Ne kadar paraya ne kadar zekat vermek gerektiği konusunda zihinleri karıştıracak ayrıntıya girmeden kısaca şöyle bir tespit yapabiliriz:
- Zekat zenginliğinin alt sınırı (ihtiyaç fazlası olarak bekleyen) 2.500 liradan başlar. İhtiyaçtan fazla iki bin beş yüz lirası bekleyen kimse, zekat zengini sayılır. Her bin liraya 25 lira zekat vermek suretiyle yoksula yardım etme mutluluğunu yaşayabilir.
Ticaretle uğraşanlar için konuyu şöyle de ifade edebiliriz:
- Zekat vereceğiniz sırada kasanızda mevcut olan paranızı tespit edin, varsa vitrindeki ticaret malınızın alış değerini de bu mevcuda ilave edin, ayrıca sene içinde alacağınız varsa onu da ekleyin, borcunuz varsa onu da mevcuttan çıkarın, kalan yekunun her bin lirasına 25 lira zekat takdir etmek suretiyle çevrenizdeki yoksula hakkını verip yardım etme mutluluğunu siz de yaşayın.
Zekatın başlangıcını teşkil eden taban ölçü budur.
2. soru: Elimde bir miktar param var ama bununla ev ve araba gibi ihtiyaçlarımı almak istiyorum. Temel ihtiyaçları almak için beklettiğim bu paranın da zekatını vermem gerekir mi?
Cevap: Bir görüşe göre, beklettiğiniz parayı ya almak istediğiniz ihtiyaca harcayacaksınız yahut da zekat zamanında elinizde bekliyorsa zekatını vereceksiniz. Bir diğer görüşe göre ise bu para ihtiyaç almak için beklediğinden dolayı zekatını verme mecburiyeti yoktur.. Ama verirseniz daha emniyetlisini yapmış olursunuz.
3. soru: Zekat verirken temlik şartını ileriye sürenler, alacaktaki para zekata sayılmaz, borçlu önce para bulup borcunu ödemeli, sonra siz ona zekatınızı vermelisiniz, diyerek işi zorlaştırıyorlar. Yoksuldaki alacağı zekata saymanın yoksulu zora sokmayan kolay yanı yok mu?
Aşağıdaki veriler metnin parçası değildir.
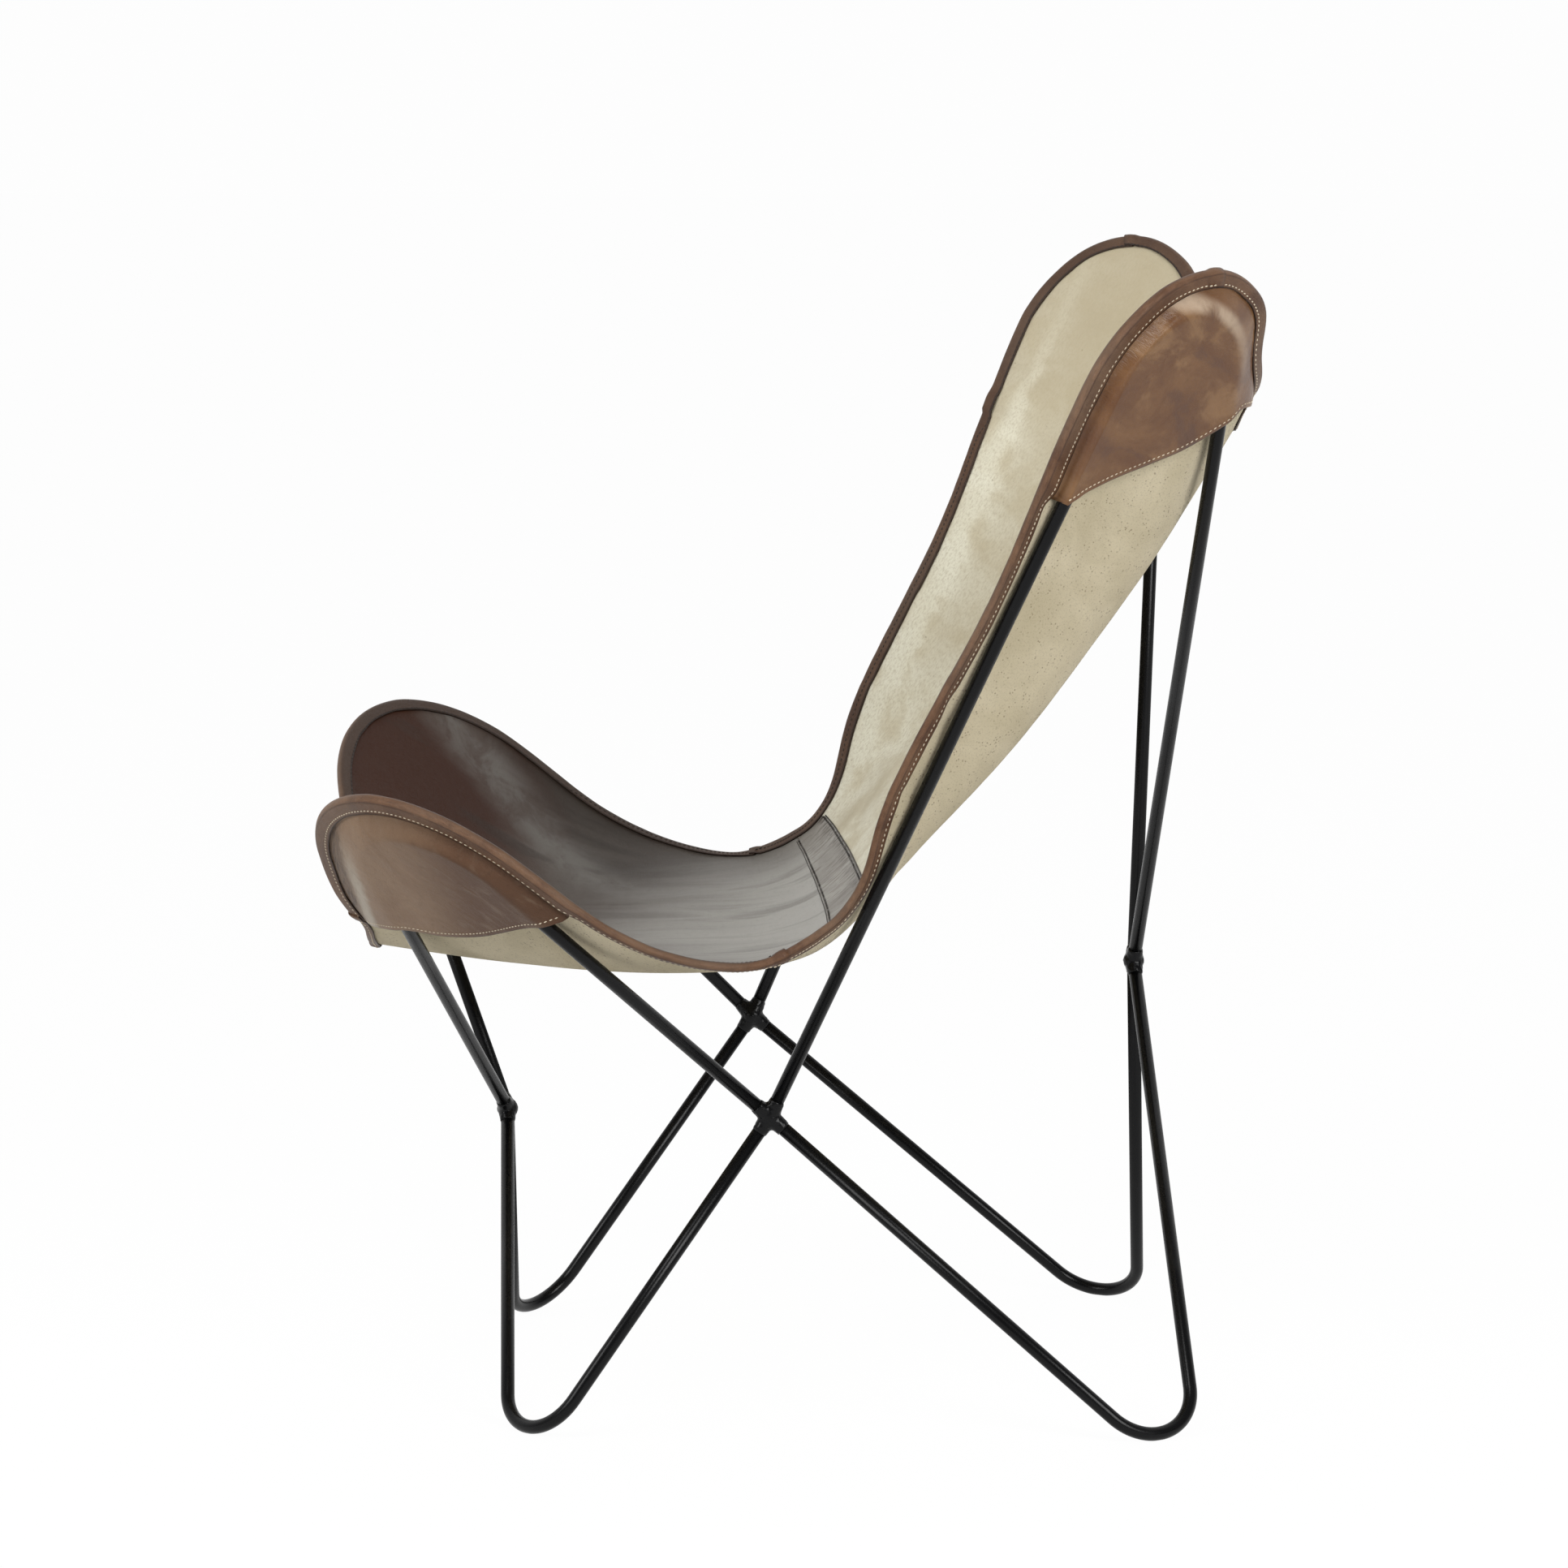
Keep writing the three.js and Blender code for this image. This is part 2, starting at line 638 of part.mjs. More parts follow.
// One layer of the sling between two rows, out to the edge that the binding folds round
const edgeInset = bindingThickness + clearance;
function layer(fromRow, toRow, bottom, thickness) {
  const low = [];
  const high = [];
  const quads = [];
  const gap = clearance / 2;
  const seamShift = (row) => {
    if (row === fromRow && row > 0) return gap;
    if (row === toRow && row < rows) return -gap;
    return 0;
  };
  const shifted = (place, row) => new THREE.Vector2(place.x, place.y + seamShift(row));
  for (let row = fromRow; row <= toRow; row += 1) {
    for (const place of inside[row]) {
      low.push(layerPoint(shifted(place, row), bottom));
      high.push(layerPoint(shifted(place, row), bottom + thickness));
    }
  }
  const at = (row, column) => (row - fromRow) * acrossCount + column;
  for (let row = fromRow; row < toRow; row += 1) {
    for (let column = 0; column < acrossCount - 1; column += 1) {
      const quad = [at(row, column), at(row, column + 1), at(row + 1, column + 1), at(row + 1, column)];
      quads.push(column < columns ? turned(quad) : quad);
    }
  }
  const edgeOf = new Map();
  const edgeVertex = (k) => {
    const { row } = ringPlace(k);
    const key = rimIndex(k);
    if (!edgeOf.has(key)) {
      edgeOf.set(key, low.length);
      const nudge = vector(0, 0, 0);
      if (seamShift(row)) {
        const place = ringPlace(k).outer;
        nudge.copy(layerPoint(shifted(place, row), bottom)).sub(layerPoint(place, bottom));
      }
      low.push(hemPoint(k, edgeInset, bottom).add(nudge));
      high.push(hemPoint(k, edgeInset, bottom + thickness).add(nudge));
    }
    return edgeOf.get(key);
  };
  for (let k = 0; k < outline.length; k += 1) {
    const here = ringPlace(k);
    const next = ringPlace(k + 1);
    if (Math.min(here.row, next.row) < fromRow || Math.max(here.row, next.row) > toRow) continue;
    if (here.row === next.row && here.row !== 0 && here.row !== rows) continue;
    const quad = [edgeVertex(k), edgeVertex(k + 1), at(next.row, next.column), at(here.row, here.column)];
    quads.push(onLeft(k) ? turned(quad) : quad);
  }
  return sheetGeometry(low, high, quads);
}

const panelBottom = liningThickness + clearance;
const seatEnd = seatRows;
const bandTop = seatRows + bandRows;
addPart('outer_canvas', layer(0, rows, 0, liningThickness), canvasColour, 0.95, 0);
addPart('seat_leather', layer(0, seatEnd, panelBottom, panelThickness), seatLeatherColour, 0.5, 0);
addPart('lap_band', layer(seatEnd, bandTop, panelBottom, panelThickness), bandLeatherColour, 0.5, 0);
addPart('back_canvas', layer(bandTop, rows, panelBottom, panelThickness), innerCanvasColour, 0.95, 0);

// The binding, a strip of leather folded round the edge of all layers and sewn through
function loft(sections, inward, mirrored) {
  const size = sections[0].length;
  const points = sections.flat();
  const triangles = [];
  for (let i = 0; i < sections.length - 1; i += 1) {
    for (let j = 0; j < size; j += 1) {
      const [a, b] = [i * size + j, i * size + ((j + 1) % size)];
      const [c, d] = [b + size, a + size];
      if (inward[j] !== mirrored(i)) triangles.push([a, c, b], [a, d, c]);
      else triangles.push([a, d, b], [b, d, c]);
    }
  }
  const cap = (start, flip) => {
    const corner = (j) => start + j;
    const faces = [[0, 1, 6], [0, 6, 7], [1, 2, 5], [1, 5, 6], [2, 3, 4], [2, 4, 5]];
    for (const [a, b, c] of faces) {
      triangles.push(flip ? [corner(a), corner(c), corner(b)] : [corner(a), corner(b), corner(c)]);
    }
  };
  cap(0, false);
  cap((sections.length - 1) * size, true);
  return toGeometry(points, triangles);
}

const stackTop = panelBottom + panelThickness;
const bindingSides = [false, true, true, false, false, true, true, true];
function bindingSection(k, shift) {
  const outerLeg = -bindingEase - bindingThickness;
  const innerLeg = stackTop + bindingEase + bindingThickness;
  const corners = [
    [bindingWidth, outerLeg], [0, outerLeg], [0, innerLeg], [bindingWidth, innerLeg],
    [bindingWidth, stackTop + bindingEase], [bindingThickness, stackTop + bindingEase],
    [bindingThickness, -bindingEase], [bindingWidth, -bindingEase],
  ];
  return corners.map(([inset, offset]) => {
    const here = hemPoint(k, inset, offset);
    if (!shift) return here;
    const next = hemPoint(k + Math.sign(shift), inset, offset);
    return here.add(next.sub(here).setLength(Math.abs(shift)));
  });
}

function binding(first, last) {
  const sections = [];
  for (let k = first; k <= last; k += 1) {
    let shift = 0;
    if (k === first) shift = clearance / 2;
    if (k === last) shift = -clearance / 2;
    sections.push(bindingSection(k, shift));
  }
  return loft(sections, bindingSides, (i) => onLeft(first + i));
}

const frontJoint = Math.round(columns / 3);
const seatJoint = columns + seatRows - 1;
const rearJoint = columns + rows + 1;
const rimCount = outline.length;
const bindings = {
  front_edge_binding: [-frontJoint, frontJoint],
  right_seat_binding: [frontJoint, seatJoint],
  right_back_binding: [seatJoint, rearJoint],
  rear_edge_binding: [rearJoint, rimCount - rearJoint],
  left_back_binding: [rimCount - rearJoint, rimCount - seatJoint],
  left_seat_binding: [rimCount - seatJoint, rimCount - frontJoint],
};
for (const [name, [first, last]] of Object.entries(bindings)) {
  addPart(name, binding(first, last), tanLeatherColour, 0.55, 0);
}

// A pocket: leather sewn to the tongue inside its binding, stretched over the rod that it
// holds, and open at its mouth, where the rod's two legs come out
function beyondRod(loop, lateral, axial) {
  const away = Math.hypot(lateral, axial);
  const off = Math.acos(axial / away) - loop.halfSweep;
  return away * Math.cos(Math.max(off, 0)) - loop.bendRadius;
}

// Where the rim comes level with a mouth's end, stepping along the rim from one place to another
function rimLevel(tongue, level, from, to) {
  const height = (place) => {
    const point = rim.getPoint(place / rimSpans);
    return drape(point.x, point.y).sub(tongue.loop.centre).dot(tongue.loop.axis) + tongue.drop;
  };
  let place = from;
  const step = (to - from) / crestSteps;
  while (Math.abs(place - to) > Math.abs(step) && height(place) < level) place += step;
  return place;
}

function pocket(tongue, mirror) {
  const { loop, mouthShares } = tongue;
  const level = (share) => share[1] * tongue.radius;
  const first = rimLevel(tongue, level(mouthShares[0]), ...tongue.outerSearch);
  const last = rimLevel(tongue, level(mouthShares.at(-1)), ...tongue.innerSearch);
  const seam = insetLine(divideRim(first, last, pocketColumns), Math.sign(last - first) * pocketInset);
  const lips = mouthShares.slice(1, -1).map(([lateral, axial]) => patternOf(onEarPlane(loop,
    lateral * tongue.radius - tongue.shift, axial * tongue.radius - tongue.drop)));
  const mouth = new THREE.SplineCurve([seam[0], ...lips, seam.at(-1)]);
  const depth = restLift + rodRadius + clearance;
  const low = [];
  const high = [];
  const quads = [];
  const study = (place) => {
    const { point, normal } = stack(place);
    const from = point.clone().sub(loop.centre);
    const lateral = from.dot(loop.lateral);
    const axial = from.dot(loop.axis);
    const beyond = Math.max(beyondRod(loop, lateral, axial) - rodRadius - pocketEase, 0);
    const under = point.clone().addScaledVector(normal, -pocketGap);
    const over = onEarPlane(loop, lateral, axial).addScaledVector(loop.normal, -depth);
    return { beyond, under, over, normal };
  };
  const overRod = (from, to) => {
    let share = from;
    const step = (to - from) / crestSteps;
    while (Math.abs(share - to) > Math.abs(step) && study(mouth.getPoint(share)).beyond > 0) {
      share += step;
    }
    return share;
  };
  const outerLeg = overRod(0, 0.5);
  const innerLeg = overRod(1, 0.5);
  const mouthShare = (j) => {
    if (j === 0 || j === pocketColumns) return j / pocketColumns;
    return outerLeg + ((innerLeg - outerLeg) * (j - 1)) / (pocketColumns - 2);
  };
  for (let j = 0; j <= pocketColumns; j += 1) {
    const open = mouth.getPoint(mouthShare(j));
    let crest = 1;
    while (crest > 0 && study(open.clone().lerp(seam[j], crest)).beyond > 0) crest -= 1 / crestSteps;
    for (let i = 0; i <= pocketRows; i += 1) {
      const share = i === pocketRows ? 1 : (Math.max(crest, 0) * i) / (pocketRows - 1);
      const flat = open.clone().lerp(seam[j], share);
      const { beyond, under, over, normal } = study(flat);
      const toSeam = Math.min(...seam.map((place) => place.distanceTo(flat)));
      const swell = toSeam / (toSeam + beyond + Number.EPSILON);
      const inner = under.lerp(over, swell);
      high.push(inner);
      low.push(inner.clone().addScaledVector(normal.clone().lerp(loop.normal, swell), -pocketThickness));
    }
  }
  const at = (i, j) => {
    if (j === 0) return pocketRows;
    if (j === pocketColumns) return j * (pocketRows + 1) + pocketRows;
    return j * (pocketRows + 1) + i;
  };
  for (let i = 0; i < pocketRows; i += 1) {
    for (let j = 0; j < pocketColumns; j += 1) {
      quads.push([at(i, j), at(i, j + 1), at(i + 1, j + 1), at(i + 1, j)]);
    }
  }
  const handed = loop.lateral.clone().cross(loop.axis).dot(loop.normal) > 0;
  const place = (point) => vector(mirror ? -point.x : point.x, point.y, point.z);
  const faces = handed !== mirror ? quads.map(([a, b, c, d]) => [a, d, c, b]) : quads;
  return sheetGeometry(low.map(place), high.map(place), faces);
}

Object.assign(frontTongue, {
  outerSearch: [rimPlace(sideRim[0]), rimPlace(frontCorner)],
  innerSearch: [rimPlace(frontRim[0]) - 1, rimPlace(frontCorner)],
});
Object.assign(rearTongue, {
  outerSearch: [rimPlace(sideRim.at(-1)) - 1, rimPlace(rearCorner)],
  innerSearch: [rimPlace(rearRim.at(-1)) + 1, rimPlace(rearCorner)],
});
for (const [hand, mirror] of [['right', false], ['left', true]]) {
  addPart(`front_${hand}_pocket`, pocket(frontTongue, mirror), tanLeatherColour, 0.45, 0);
  addPart(`rear_${hand}_pocket`, pocket(rearTongue, mirror), tanLeatherColour, 0.45, 0);
}

// The origin is on the floor, midway between the chair's foremost and rearmost points
const box = new THREE.Box3().setFromObject(chair);
chair.position.y = -(box.min.y + box.max.y) / 2;
chair.position.z = -footWear;

export default chair;
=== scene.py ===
import math

import bmesh
import bpy
import numpy as np
from mathutils import Matrix, Vector, noise


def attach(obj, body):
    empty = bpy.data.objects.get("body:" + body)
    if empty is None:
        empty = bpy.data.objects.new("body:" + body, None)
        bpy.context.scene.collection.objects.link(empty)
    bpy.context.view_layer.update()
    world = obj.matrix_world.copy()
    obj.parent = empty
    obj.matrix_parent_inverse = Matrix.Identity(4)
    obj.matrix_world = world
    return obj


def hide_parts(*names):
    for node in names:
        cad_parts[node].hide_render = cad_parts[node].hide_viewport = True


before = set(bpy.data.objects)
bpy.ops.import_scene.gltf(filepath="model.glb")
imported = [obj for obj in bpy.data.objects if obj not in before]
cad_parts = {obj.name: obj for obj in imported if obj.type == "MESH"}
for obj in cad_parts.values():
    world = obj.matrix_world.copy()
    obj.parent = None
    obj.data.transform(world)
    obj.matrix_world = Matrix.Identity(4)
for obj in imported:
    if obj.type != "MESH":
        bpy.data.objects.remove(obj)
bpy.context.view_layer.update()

# The photograph's camera: a little higher than the chair and five metres from its left side,
# slightly in front of its middle, with a long lens that looks a little down.
photo_width = 1932
focal_pixels = 7455.53
optical_centre = (976.634, 927.126)
sensor_width = 36
camera_distance = 4.9544
camera_turn = 0.0347176
camera_dip = 0.1241814
camera_roll = 0.0008848
aim_point = Vector((0, 0.0107357, 0.5131))
looking = Vector((
    -math.cos(camera_turn) * math.cos(camera_dip),
    math.sin(camera_turn) * math.cos(camera_dip),
    -math.sin(camera_dip),
))
level_right = Vector((math.sin(camera_turn), math.cos(camera_turn), 0))
camera_axes = Matrix((level_right, level_right.cross(looking), -looking)).transposed()
camera_data = bpy.data.cameras.new("photo_camera")
camera_data.sensor_width = sensor_width
camera_data.lens = sensor_width * focal_pixels / photo_width
camera_data.shift_x = 0.5 - optical_centre[0] / photo_width
camera_data.shift_y = optical_centre[1] / photo_width - 0.5
camera_data.clip_end = 100
camera = bpy.data.objects.new("photo_camera", camera_data)
bpy.context.scene.collection.objects.link(camera)
camera.matrix_world = (
    Matrix.Translation(aim_point - looking * camera_distance)
    @ camera_axes.to_4x4()
    @ Matrix.Rotation(-camera_roll, 4, "Z")
)
bpy.context.scene.camera = camera
bpy.context.scene.view_settings.view_transform = "Standard"


# The studio: a seamless white floor and backdrop behind the chair, a dim room on the side
# where the camera stands, and three wide soft lights, above and beside the chair.
class Value:
    """A socket of a finish. Arithmetic on it adds the Math nodes that work it out."""

    def __init__(self, finish, socket):
        self.finish = finish
        self.socket = socket

    def maths(self, operation, *values):
        return self.finish.node("ShaderNodeMath", dict(enumerate(values)), operation=operation)

    def __add__(self, other):
        return self.maths("ADD", self, other)

    def __sub__(self, other):
        return self.maths("SUBTRACT", self, other)

    def __rsub__(self, other):
        return self.maths("SUBTRACT", other, self)

    def __mul__(self, other):
        return self.maths("MULTIPLY", self, other)

    def __truediv__(self, other):
        return self.maths("DIVIDE", self, other)

    def __pow__(self, other):
        return self.maths("POWER", self, other)

    __radd__ = __add__
    __rmul__ = __mul__

    def sine(self):
        return self.maths("SINE", self)

    def size(self):
        return self.maths("ABSOLUTE", self)

    def most(self, other):
        return self.maths("MAXIMUM", self, other)

    def between(self, low, high):
        """0 below low, 1 above high, and a smooth step from one to the other"""
        return self.finish.node(
            "ShaderNodeMapRange", {"Value": self, "From Min": low, "From Max": high},
            interpolation_type="SMOOTHSTEP")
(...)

Cevap: Diyanet ilmihalinde borçlunun lehine olanı tercih etmenin uygun olacağı ifade edilerek, borçluya, 'Alacağımı zekata sayarak borcunu sildim, rahat et.' demenin yeterli olacağı görüşü ifade edilmiştir. Temliki geniş manada anlayan bu hükmü ben de uygun bulmaktayım. İsteyenler borcunu ödeyemeyen yoksula, 'Alacağımı zekata saydım, rahat et.' diyerek borçluyu incitmeden borç yükünden kurtarmayı tercih edebilirler.